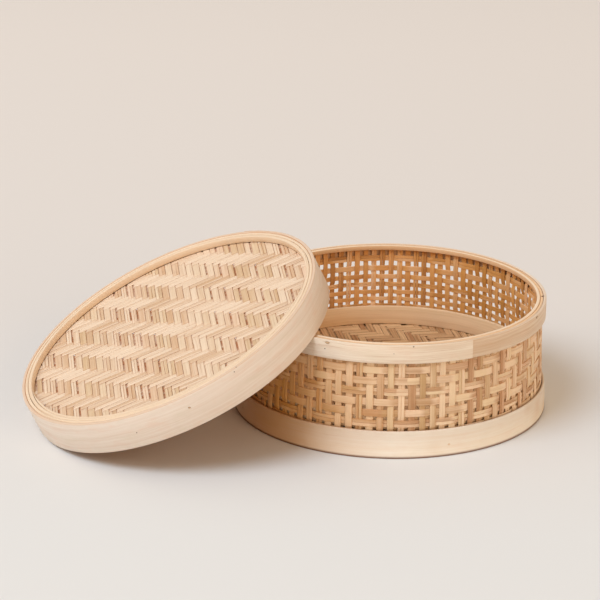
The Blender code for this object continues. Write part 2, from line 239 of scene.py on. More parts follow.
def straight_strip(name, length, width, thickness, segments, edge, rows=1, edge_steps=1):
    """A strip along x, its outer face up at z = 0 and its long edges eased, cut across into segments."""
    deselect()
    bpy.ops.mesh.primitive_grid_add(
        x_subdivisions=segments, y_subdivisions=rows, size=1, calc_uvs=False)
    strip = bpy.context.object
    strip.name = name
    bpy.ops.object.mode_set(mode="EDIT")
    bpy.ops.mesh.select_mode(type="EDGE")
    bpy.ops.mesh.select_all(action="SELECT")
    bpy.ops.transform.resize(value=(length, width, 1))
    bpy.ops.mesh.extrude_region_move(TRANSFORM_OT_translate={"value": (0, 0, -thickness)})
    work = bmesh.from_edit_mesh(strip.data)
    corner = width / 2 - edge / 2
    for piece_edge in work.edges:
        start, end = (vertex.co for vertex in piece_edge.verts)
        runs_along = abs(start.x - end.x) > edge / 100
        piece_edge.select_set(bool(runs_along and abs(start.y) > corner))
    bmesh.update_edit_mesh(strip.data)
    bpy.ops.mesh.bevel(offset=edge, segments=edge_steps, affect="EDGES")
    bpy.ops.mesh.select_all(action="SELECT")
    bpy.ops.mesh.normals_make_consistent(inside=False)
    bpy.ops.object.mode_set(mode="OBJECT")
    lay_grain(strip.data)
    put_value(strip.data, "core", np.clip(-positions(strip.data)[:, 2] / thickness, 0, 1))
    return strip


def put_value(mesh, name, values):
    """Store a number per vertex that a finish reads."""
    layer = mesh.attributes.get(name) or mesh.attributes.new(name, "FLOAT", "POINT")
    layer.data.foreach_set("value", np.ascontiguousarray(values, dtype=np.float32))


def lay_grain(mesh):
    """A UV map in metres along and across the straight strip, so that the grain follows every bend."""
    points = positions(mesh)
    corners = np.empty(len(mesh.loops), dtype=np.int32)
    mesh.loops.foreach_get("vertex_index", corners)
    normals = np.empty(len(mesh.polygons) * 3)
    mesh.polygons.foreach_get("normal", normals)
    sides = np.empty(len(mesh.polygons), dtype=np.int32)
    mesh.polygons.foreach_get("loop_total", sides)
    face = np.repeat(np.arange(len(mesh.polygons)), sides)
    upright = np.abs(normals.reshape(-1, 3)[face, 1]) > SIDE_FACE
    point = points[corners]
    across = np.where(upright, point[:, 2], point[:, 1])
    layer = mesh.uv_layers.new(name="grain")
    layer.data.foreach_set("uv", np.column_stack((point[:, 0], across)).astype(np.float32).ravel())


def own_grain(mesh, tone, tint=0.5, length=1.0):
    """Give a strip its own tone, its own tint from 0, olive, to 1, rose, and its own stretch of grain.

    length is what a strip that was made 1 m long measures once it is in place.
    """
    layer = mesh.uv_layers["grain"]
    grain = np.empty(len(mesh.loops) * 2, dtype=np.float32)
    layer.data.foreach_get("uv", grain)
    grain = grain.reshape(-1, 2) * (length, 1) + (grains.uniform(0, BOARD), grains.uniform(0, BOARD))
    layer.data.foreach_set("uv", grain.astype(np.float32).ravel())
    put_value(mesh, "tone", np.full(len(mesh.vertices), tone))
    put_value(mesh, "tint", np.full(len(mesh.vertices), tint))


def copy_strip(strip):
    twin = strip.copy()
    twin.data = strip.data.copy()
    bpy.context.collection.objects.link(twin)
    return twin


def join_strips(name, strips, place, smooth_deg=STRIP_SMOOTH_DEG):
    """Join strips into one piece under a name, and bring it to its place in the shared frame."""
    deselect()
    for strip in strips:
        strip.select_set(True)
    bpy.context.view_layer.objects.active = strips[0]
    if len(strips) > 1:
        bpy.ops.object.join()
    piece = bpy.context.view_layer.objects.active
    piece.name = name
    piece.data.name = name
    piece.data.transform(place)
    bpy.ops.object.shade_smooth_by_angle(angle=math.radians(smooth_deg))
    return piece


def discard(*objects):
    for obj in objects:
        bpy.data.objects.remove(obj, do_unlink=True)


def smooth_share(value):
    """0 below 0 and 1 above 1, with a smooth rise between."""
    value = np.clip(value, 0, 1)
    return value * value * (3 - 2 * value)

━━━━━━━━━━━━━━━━

SHORT EXERCISE: Extract all the material, leaving every line as it is.

COMPLETE ANSWER:
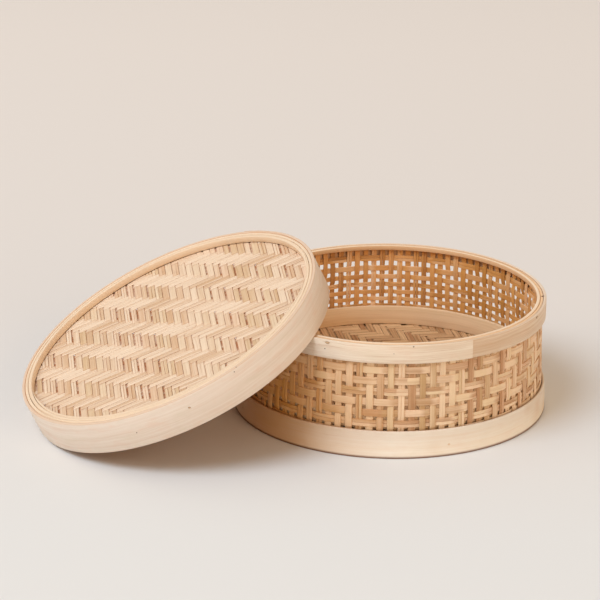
The Blender code for this object continues. Write part 2, from line 239 of scene.py on. More parts follow.
def straight_strip(name, length, width, thickness, segments, edge, rows=1, edge_steps=1):
    """A strip along x, its outer face up at z = 0 and its long edges eased, cut across into segments."""
    deselect()
    bpy.ops.mesh.primitive_grid_add(
        x_subdivisions=segments, y_subdivisions=rows, size=1, calc_uvs=False)
    strip = bpy.context.object
    strip.name = name
    bpy.ops.object.mode_set(mode="EDIT")
    bpy.ops.mesh.select_mode(type="EDGE")
    bpy.ops.mesh.select_all(action="SELECT")
    bpy.ops.transform.resize(value=(length, width, 1))
    bpy.ops.mesh.extrude_region_move(TRANSFORM_OT_translate={"value": (0, 0, -thickness)})
    work = bmesh.from_edit_mesh(strip.data)
    corner = width / 2 - edge / 2
    for piece_edge in work.edges:
        start, end = (vertex.co for vertex in piece_edge.verts)
        runs_along = abs(start.x - end.x) > edge / 100
        piece_edge.select_set(bool(runs_along and abs(start.y) > corner))
    bmesh.update_edit_mesh(strip.data)
    bpy.ops.mesh.bevel(offset=edge, segments=edge_steps, affect="EDGES")
    bpy.ops.mesh.select_all(action="SELECT")
    bpy.ops.mesh.normals_make_consistent(inside=False)
    bpy.ops.object.mode_set(mode="OBJECT")
    lay_grain(strip.data)
    put_value(strip.data, "core", np.clip(-positions(strip.data)[:, 2] / thickness, 0, 1))
    return strip


def put_value(mesh, name, values):
    """Store a number per vertex that a finish reads."""
    layer = mesh.attributes.get(name) or mesh.attributes.new(name, "FLOAT", "POINT")
    layer.data.foreach_set("value", np.ascontiguousarray(values, dtype=np.float32))


def lay_grain(mesh):
    """A UV map in metres along and across the straight strip, so that the grain follows every bend."""
    points = positions(mesh)
    corners = np.empty(len(mesh.loops), dtype=np.int32)
    mesh.loops.foreach_get("vertex_index", corners)
    normals = np.empty(len(mesh.polygons) * 3)
    mesh.polygons.foreach_get("normal", normals)
    sides = np.empty(len(mesh.polygons), dtype=np.int32)
    mesh.polygons.foreach_get("loop_total", sides)
    face = np.repeat(np.arange(len(mesh.polygons)), sides)
    upright = np.abs(normals.reshape(-1, 3)[face, 1]) > SIDE_FACE
    point = points[corners]
    across = np.where(upright, point[:, 2], point[:, 1])
    layer = mesh.uv_layers.new(name="grain")
    layer.data.foreach_set("uv", np.column_stack((point[:, 0], across)).astype(np.float32).ravel())


def own_grain(mesh, tone, tint=0.5, length=1.0):
    """Give a strip its own tone, its own tint from 0, olive, to 1, rose, and its own stretch of grain.

    length is what a strip that was made 1 m long measures once it is in place.
    """
    layer = mesh.uv_layers["grain"]
    grain = np.empty(len(mesh.loops) * 2, dtype=np.float32)
    layer.data.foreach_get("uv", grain)
    grain = grain.reshape(-1, 2) * (length, 1) + (grains.uniform(0, BOARD), grains.uniform(0, BOARD))
    layer.data.foreach_set("uv", grain.astype(np.float32).ravel())
    put_value(mesh, "tone", np.full(len(mesh.vertices), tone))
    put_value(mesh, "tint", np.full(len(mesh.vertices), tint))


def copy_strip(strip):
    twin = strip.copy()
    twin.data = strip.data.copy()
    bpy.context.collection.objects.link(twin)
    return twin


def join_strips(name, strips, place, smooth_deg=STRIP_SMOOTH_DEG):
    """Join strips into one piece under a name, and bring it to its place in the shared frame."""
    deselect()
    for strip in strips:
        strip.select_set(True)
    bpy.context.view_layer.objects.active = strips[0]
    if len(strips) > 1:
        bpy.ops.object.join()
    piece = bpy.context.view_layer.objects.active
    piece.name = name
    piece.data.name = name
    piece.data.transform(place)
    bpy.ops.object.shade_smooth_by_angle(angle=math.radians(smooth_deg))
    return piece


def discard(*objects):
    for obj in objects:
        bpy.data.objects.remove(obj, do_unlink=True)


def smooth_share(value):
    """0 below 0 and 1 above 1, with a smooth rise between."""
    value = np.clip(value, 0, 1)
    return value * value * (3 - 2 * value)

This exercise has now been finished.